### Exercise brief
Return the material below in full and exactly.

Entries with model source code
>>>

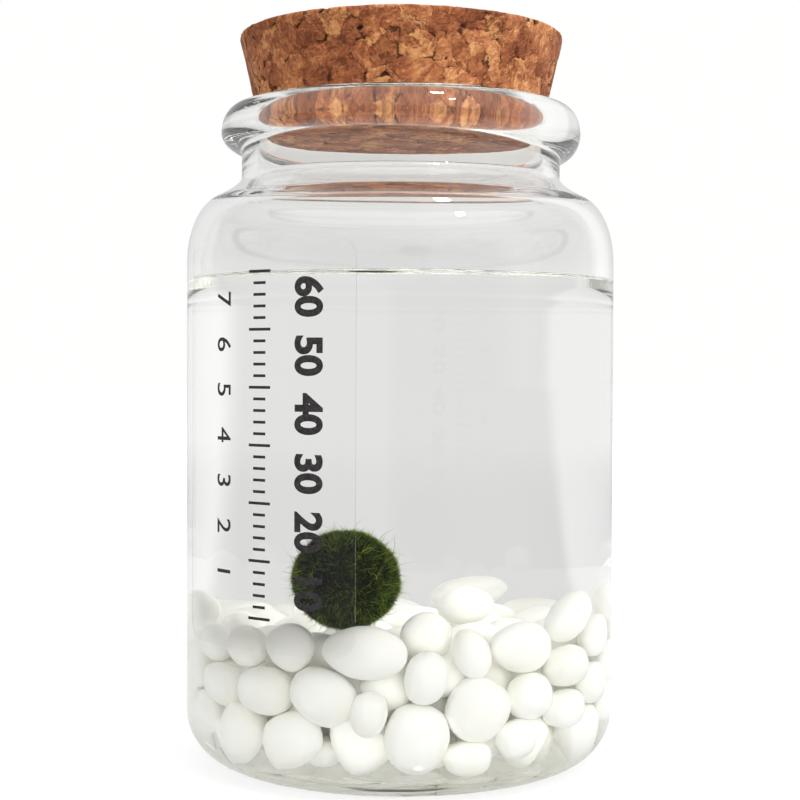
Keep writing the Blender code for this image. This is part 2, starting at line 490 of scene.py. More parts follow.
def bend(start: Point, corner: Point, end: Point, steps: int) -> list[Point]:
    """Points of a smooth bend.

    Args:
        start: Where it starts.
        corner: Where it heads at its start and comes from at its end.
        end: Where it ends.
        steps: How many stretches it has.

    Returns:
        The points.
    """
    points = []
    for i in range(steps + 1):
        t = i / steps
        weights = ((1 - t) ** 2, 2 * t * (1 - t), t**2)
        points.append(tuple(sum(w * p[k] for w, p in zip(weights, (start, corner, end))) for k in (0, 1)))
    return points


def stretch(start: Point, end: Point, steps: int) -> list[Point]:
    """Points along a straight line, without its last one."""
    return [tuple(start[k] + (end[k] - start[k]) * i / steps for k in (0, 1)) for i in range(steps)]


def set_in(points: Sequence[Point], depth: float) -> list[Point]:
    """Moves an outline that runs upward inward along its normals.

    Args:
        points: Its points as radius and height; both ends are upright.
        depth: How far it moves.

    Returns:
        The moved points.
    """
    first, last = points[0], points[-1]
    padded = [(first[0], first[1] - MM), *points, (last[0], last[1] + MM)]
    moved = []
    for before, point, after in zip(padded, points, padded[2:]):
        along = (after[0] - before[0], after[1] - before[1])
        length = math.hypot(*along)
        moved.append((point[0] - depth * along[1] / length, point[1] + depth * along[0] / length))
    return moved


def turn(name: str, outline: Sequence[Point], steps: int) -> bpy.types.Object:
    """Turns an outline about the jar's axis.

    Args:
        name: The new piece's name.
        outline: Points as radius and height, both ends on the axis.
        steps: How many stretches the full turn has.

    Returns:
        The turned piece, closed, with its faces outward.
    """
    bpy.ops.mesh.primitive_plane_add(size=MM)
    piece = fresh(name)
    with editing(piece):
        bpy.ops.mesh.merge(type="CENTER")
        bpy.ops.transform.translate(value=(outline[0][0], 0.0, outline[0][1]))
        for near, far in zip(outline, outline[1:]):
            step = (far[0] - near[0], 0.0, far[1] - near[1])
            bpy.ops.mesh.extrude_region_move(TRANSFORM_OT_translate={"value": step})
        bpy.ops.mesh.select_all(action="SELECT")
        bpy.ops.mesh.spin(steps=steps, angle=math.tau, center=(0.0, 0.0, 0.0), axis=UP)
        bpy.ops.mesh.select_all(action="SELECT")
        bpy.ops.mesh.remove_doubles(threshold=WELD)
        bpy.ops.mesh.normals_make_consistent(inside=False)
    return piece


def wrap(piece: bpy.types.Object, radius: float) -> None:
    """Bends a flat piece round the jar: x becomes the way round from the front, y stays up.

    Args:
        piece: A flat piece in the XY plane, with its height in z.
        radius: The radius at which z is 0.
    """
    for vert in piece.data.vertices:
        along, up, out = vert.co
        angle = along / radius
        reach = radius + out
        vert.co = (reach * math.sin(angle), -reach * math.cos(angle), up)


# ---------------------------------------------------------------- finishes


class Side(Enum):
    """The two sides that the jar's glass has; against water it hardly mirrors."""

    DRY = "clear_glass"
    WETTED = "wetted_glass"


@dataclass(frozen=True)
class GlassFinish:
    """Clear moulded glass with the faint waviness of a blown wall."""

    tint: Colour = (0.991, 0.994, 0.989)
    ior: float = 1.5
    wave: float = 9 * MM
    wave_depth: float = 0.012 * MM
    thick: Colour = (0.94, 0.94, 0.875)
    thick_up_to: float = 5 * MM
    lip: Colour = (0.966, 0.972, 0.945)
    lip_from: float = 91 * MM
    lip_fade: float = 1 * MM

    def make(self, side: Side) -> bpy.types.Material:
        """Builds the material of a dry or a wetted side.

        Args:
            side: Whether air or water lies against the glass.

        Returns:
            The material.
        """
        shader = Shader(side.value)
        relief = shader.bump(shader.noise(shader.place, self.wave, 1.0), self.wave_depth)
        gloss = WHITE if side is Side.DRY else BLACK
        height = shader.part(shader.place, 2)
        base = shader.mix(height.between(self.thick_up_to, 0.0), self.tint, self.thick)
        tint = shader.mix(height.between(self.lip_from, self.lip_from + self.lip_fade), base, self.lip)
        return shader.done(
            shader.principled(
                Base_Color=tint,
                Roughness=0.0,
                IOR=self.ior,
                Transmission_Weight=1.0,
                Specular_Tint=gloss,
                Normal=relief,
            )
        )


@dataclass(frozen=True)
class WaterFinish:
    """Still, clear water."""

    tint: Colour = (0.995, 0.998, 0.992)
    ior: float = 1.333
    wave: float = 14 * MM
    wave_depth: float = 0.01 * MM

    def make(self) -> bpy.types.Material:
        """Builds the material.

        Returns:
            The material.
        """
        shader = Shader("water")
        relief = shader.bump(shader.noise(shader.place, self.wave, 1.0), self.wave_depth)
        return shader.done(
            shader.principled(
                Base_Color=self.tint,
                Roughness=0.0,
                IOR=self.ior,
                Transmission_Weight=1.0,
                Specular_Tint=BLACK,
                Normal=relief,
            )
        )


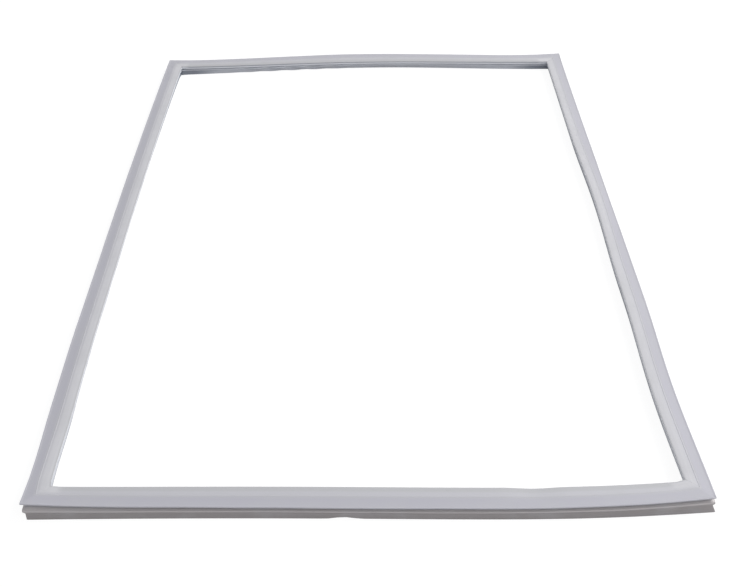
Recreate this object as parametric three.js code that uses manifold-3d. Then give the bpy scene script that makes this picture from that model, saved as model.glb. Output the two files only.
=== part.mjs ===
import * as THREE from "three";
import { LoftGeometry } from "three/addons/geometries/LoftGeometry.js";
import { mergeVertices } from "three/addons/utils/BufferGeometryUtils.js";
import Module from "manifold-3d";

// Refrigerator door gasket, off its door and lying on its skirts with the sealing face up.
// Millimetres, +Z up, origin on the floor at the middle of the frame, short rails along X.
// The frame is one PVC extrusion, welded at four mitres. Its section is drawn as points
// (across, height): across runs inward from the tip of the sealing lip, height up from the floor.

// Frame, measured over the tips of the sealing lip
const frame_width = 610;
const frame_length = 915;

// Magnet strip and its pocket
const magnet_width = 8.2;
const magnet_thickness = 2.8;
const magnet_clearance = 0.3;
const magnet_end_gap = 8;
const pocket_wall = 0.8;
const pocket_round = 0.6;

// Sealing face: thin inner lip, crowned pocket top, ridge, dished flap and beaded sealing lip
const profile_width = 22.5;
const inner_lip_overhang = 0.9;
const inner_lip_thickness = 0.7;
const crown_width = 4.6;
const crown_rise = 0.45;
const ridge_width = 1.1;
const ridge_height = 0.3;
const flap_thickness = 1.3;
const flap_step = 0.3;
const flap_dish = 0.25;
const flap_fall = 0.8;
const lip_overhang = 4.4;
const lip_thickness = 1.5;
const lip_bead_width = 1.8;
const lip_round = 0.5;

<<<

### Final result
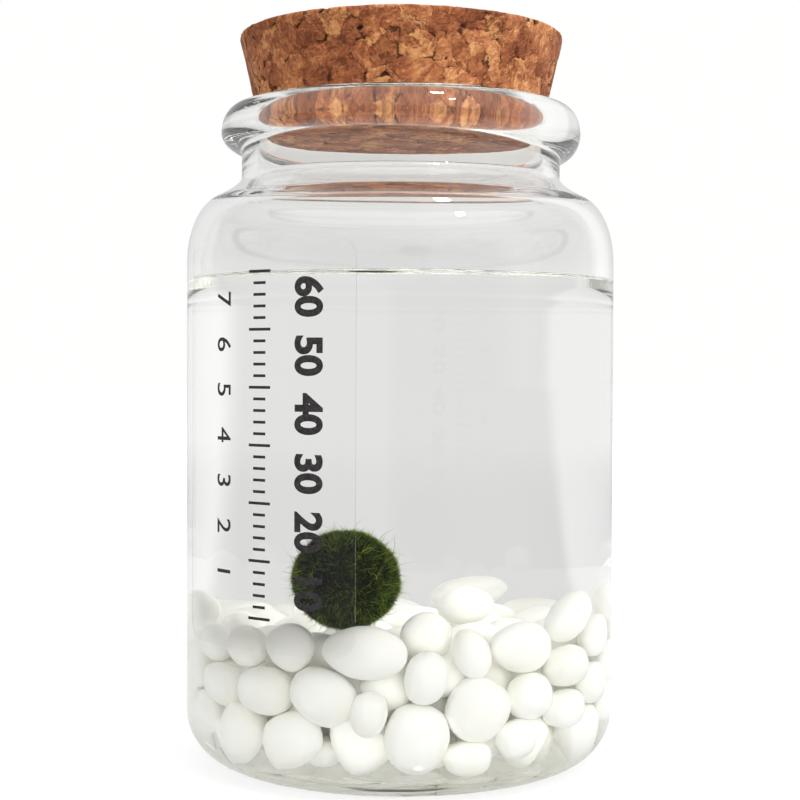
Keep writing the Blender code for this image. This is part 2, starting at line 490 of scene.py. More parts follow.
def bend(start: Point, corner: Point, end: Point, steps: int) -> list[Point]:
    """Points of a smooth bend.

    Args:
        start: Where it starts.
        corner: Where it heads at its start and comes from at its end.
        end: Where it ends.
        steps: How many stretches it has.

    Returns:
        The points.
    """
    points = []
    for i in range(steps + 1):
        t = i / steps
        weights = ((1 - t) ** 2, 2 * t * (1 - t), t**2)
        points.append(tuple(sum(w * p[k] for w, p in zip(weights, (start, corner, end))) for k in (0, 1)))
    return points


def stretch(start: Point, end: Point, steps: int) -> list[Point]:
    """Points along a straight line, without its last one."""
    return [tuple(start[k] + (end[k] - start[k]) * i / steps for k in (0, 1)) for i in range(steps)]


def set_in(points: Sequence[Point], depth: float) -> list[Point]:
    """Moves an outline that runs upward inward along its normals.

    Args:
        points: Its points as radius and height; both ends are upright.
        depth: How far it moves.

    Returns:
        The moved points.
    """
    first, last = points[0], points[-1]
    padded = [(first[0], first[1] - MM), *points, (last[0], last[1] + MM)]
    moved = []
    for before, point, after in zip(padded, points, padded[2:]):
        along = (after[0] - before[0], after[1] - before[1])
        length = math.hypot(*along)
        moved.append((point[0] - depth * along[1] / length, point[1] + depth * along[0] / length))
    return moved


def turn(name: str, outline: Sequence[Point], steps: int) -> bpy.types.Object:
    """Turns an outline about the jar's axis.

    Args:
        name: The new piece's name.
        outline: Points as radius and height, both ends on the axis.
        steps: How many stretches the full turn has.

    Returns:
        The turned piece, closed, with its faces outward.
    """
    bpy.ops.mesh.primitive_plane_add(size=MM)
    piece = fresh(name)
    with editing(piece):
        bpy.ops.mesh.merge(type="CENTER")
        bpy.ops.transform.translate(value=(outline[0][0], 0.0, outline[0][1]))
        for near, far in zip(outline, outline[1:]):
            step = (far[0] - near[0], 0.0, far[1] - near[1])
            bpy.ops.mesh.extrude_region_move(TRANSFORM_OT_translate={"value": step})
        bpy.ops.mesh.select_all(action="SELECT")
        bpy.ops.mesh.spin(steps=steps, angle=math.tau, center=(0.0, 0.0, 0.0), axis=UP)
        bpy.ops.mesh.select_all(action="SELECT")
        bpy.ops.mesh.remove_doubles(threshold=WELD)
        bpy.ops.mesh.normals_make_consistent(inside=False)
    return piece


def wrap(piece: bpy.types.Object, radius: float) -> None:
    """Bends a flat piece round the jar: x becomes the way round from the front, y stays up.

    Args:
        piece: A flat piece in the XY plane, with its height in z.
        radius: The radius at which z is 0.
    """
    for vert in piece.data.vertices:
        along, up, out = vert.co
        angle = along / radius
        reach = radius + out
        vert.co = (reach * math.sin(angle), -reach * math.cos(angle), up)


# ---------------------------------------------------------------- finishes


class Side(Enum):
    """The two sides that the jar's glass has; against water it hardly mirrors."""

    DRY = "clear_glass"
    WETTED = "wetted_glass"


@dataclass(frozen=True)
class GlassFinish:
    """Clear moulded glass with the faint waviness of a blown wall."""

    tint: Colour = (0.991, 0.994, 0.989)
    ior: float = 1.5
    wave: float = 9 * MM
    wave_depth: float = 0.012 * MM
    thick: Colour = (0.94, 0.94, 0.875)
    thick_up_to: float = 5 * MM
    lip: Colour = (0.966, 0.972, 0.945)
    lip_from: float = 91 * MM
    lip_fade: float = 1 * MM

    def make(self, side: Side) -> bpy.types.Material:
        """Builds the material of a dry or a wetted side.

        Args:
            side: Whether air or water lies against the glass.

        Returns:
            The material.
        """
        shader = Shader(side.value)
        relief = shader.bump(shader.noise(shader.place, self.wave, 1.0), self.wave_depth)
        gloss = WHITE if side is Side.DRY else BLACK
        height = shader.part(shader.place, 2)
        base = shader.mix(height.between(self.thick_up_to, 0.0), self.tint, self.thick)
        tint = shader.mix(height.between(self.lip_from, self.lip_from + self.lip_fade), base, self.lip)
        return shader.done(
            shader.principled(
                Base_Color=tint,
                Roughness=0.0,
                IOR=self.ior,
                Transmission_Weight=1.0,
                Specular_Tint=gloss,
                Normal=relief,
            )
        )


@dataclass(frozen=True)
class WaterFinish:
    """Still, clear water."""

    tint: Colour = (0.995, 0.998, 0.992)
    ior: float = 1.333
    wave: float = 14 * MM
    wave_depth: float = 0.01 * MM

    def make(self) -> bpy.types.Material:
        """Builds the material.

        Returns:
            The material.
        """
        shader = Shader("water")
        relief = shader.bump(shader.noise(shader.place, self.wave, 1.0), self.wave_depth)
        return shader.done(
            shader.principled(
                Base_Color=self.tint,
                Roughness=0.0,
                IOR=self.ior,
                Transmission_Weight=1.0,
                Specular_Tint=BLACK,
                Normal=relief,
            )
        )


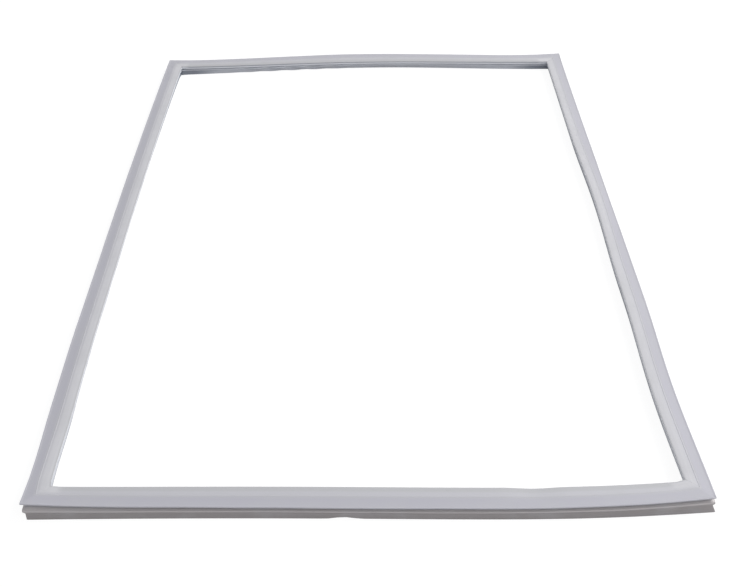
Recreate this object as parametric three.js code that uses manifold-3d. Then give the bpy scene script that makes this picture from that model, saved as model.glb. Output the two files only.
=== part.mjs ===
import * as THREE from "three";
import { LoftGeometry } from "three/addons/geometries/LoftGeometry.js";
import { mergeVertices } from "three/addons/utils/BufferGeometryUtils.js";
import Module from "manifold-3d";

// Refrigerator door gasket, off its door and lying on its skirts with the sealing face up.
// Millimetres, +Z up, origin on the floor at the middle of the frame, short rails along X.
// The frame is one PVC extrusion, welded at four mitres. Its section is drawn as points
// (across, height): across runs inward from the tip of the sealing lip, height up from the floor.

// Frame, measured over the tips of the sealing lip
const frame_width = 610;
const frame_length = 915;

// Magnet strip and its pocket
const magnet_width = 8.2;
const magnet_thickness = 2.8;
const magnet_clearance = 0.3;
const magnet_end_gap = 8;
const pocket_wall = 0.8;
const pocket_round = 0.6;

// Sealing face: thin inner lip, crowned pocket top, ridge, dished flap and beaded sealing lip
const profile_width = 22.5;
const inner_lip_overhang = 0.9;
const inner_lip_thickness = 0.7;
const crown_width = 4.6;
const crown_rise = 0.45;
const ridge_width = 1.1;
const ridge_height = 0.3;
const flap_thickness = 1.3;
const flap_step = 0.3;
const flap_dish = 0.25;
const flap_fall = 0.8;
const lip_overhang = 4.4;
const lip_thickness = 1.5;
const lip_bead_width = 1.8;
const lip_round = 0.5;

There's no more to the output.